• _Instructions to follow_
Copy out exactly the lines from the start of the data to the line containing "a thread tassel.". Include both.

• _Information shown_
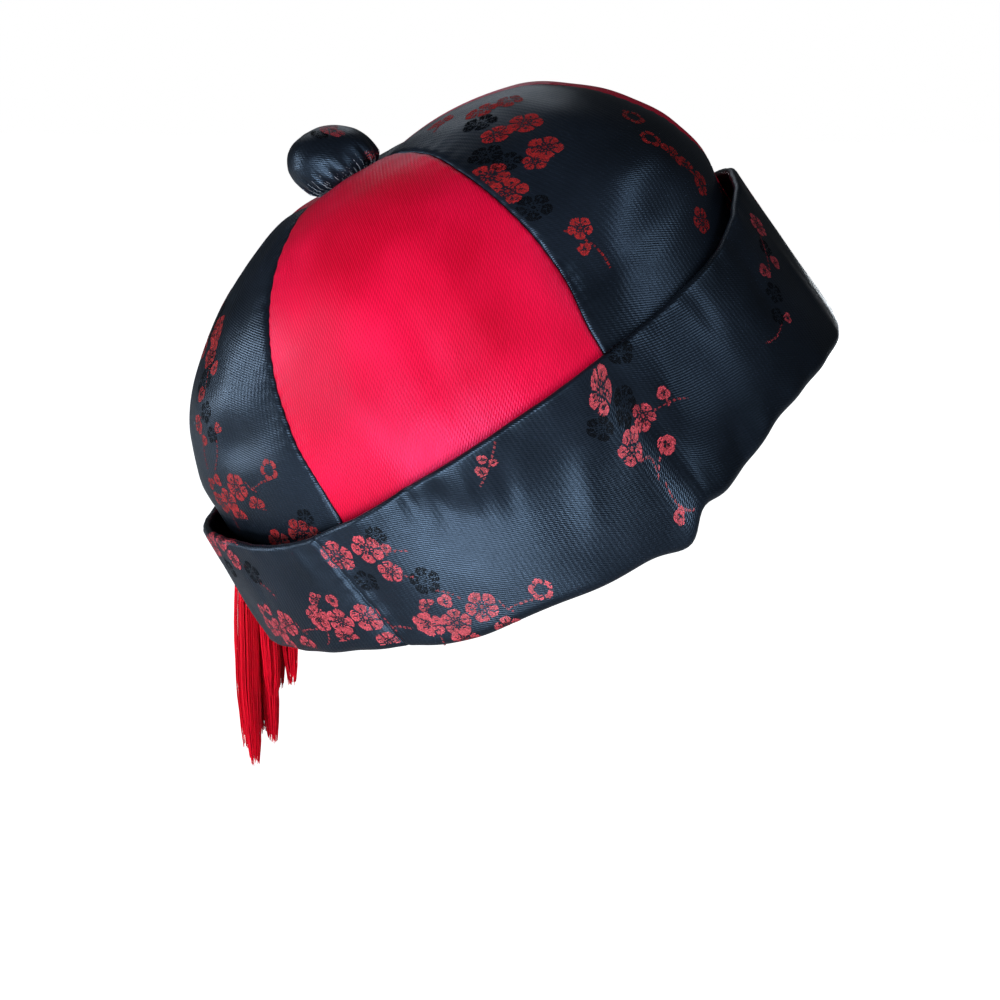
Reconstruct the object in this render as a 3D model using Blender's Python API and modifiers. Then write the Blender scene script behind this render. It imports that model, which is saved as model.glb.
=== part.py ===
"""Six gore skullcap with a turned up cuff, a covered button and a thread tassel.

Metres, up is +Z, the front of the cap is -Y and the wearer's left is +X. The cap is
modelled as worn: it is drawn upright about its own axis and leant back with its
wearer. The origin is the middle of the head opening, at the foot of the crown.

Angles run round the cap from the wearer's right (0) by the front (90) to the
wearer's left (180), and on to the back (270 or -90).
"""
import math

import bmesh
import bpy
from mathutils import Euler, Vector

# Cap as a whole
CAP_HALF_WIDTH = 0.088
CAP_HALF_LENGTH = 0.100
LEAN_BACK = math.radians(32.4)
LEAN_RIGHT = math.radians(6.3)

# Crown
CROWN_HEIGHT = 0.0945
CROWN_STAND = 0.005
CROWN_SHIFT = 0.0053
CROWN_TIP = math.radians(2.6)
CROWN_DENT = 0.004
GORE_WALL = 0.0018
GORE_PUFF = 0.0022
SEAM_GAP = 0.0004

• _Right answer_
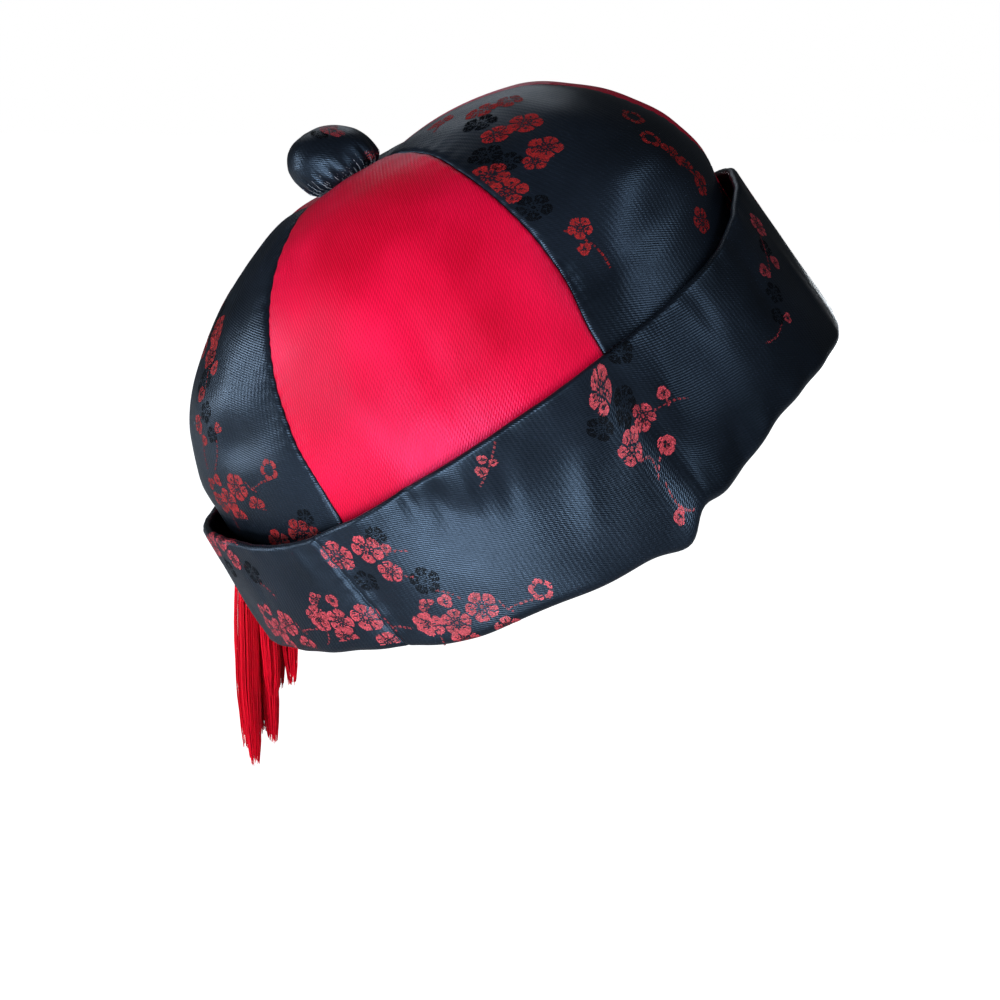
Reconstruct the object in this render as a 3D model using Blender's Python API and modifiers. Then write the Blender scene script behind this render. It imports that model, which is saved as model.glb.
=== part.py ===
"""Six gore skullcap with a turned up cuff, a covered button and a thread tassel.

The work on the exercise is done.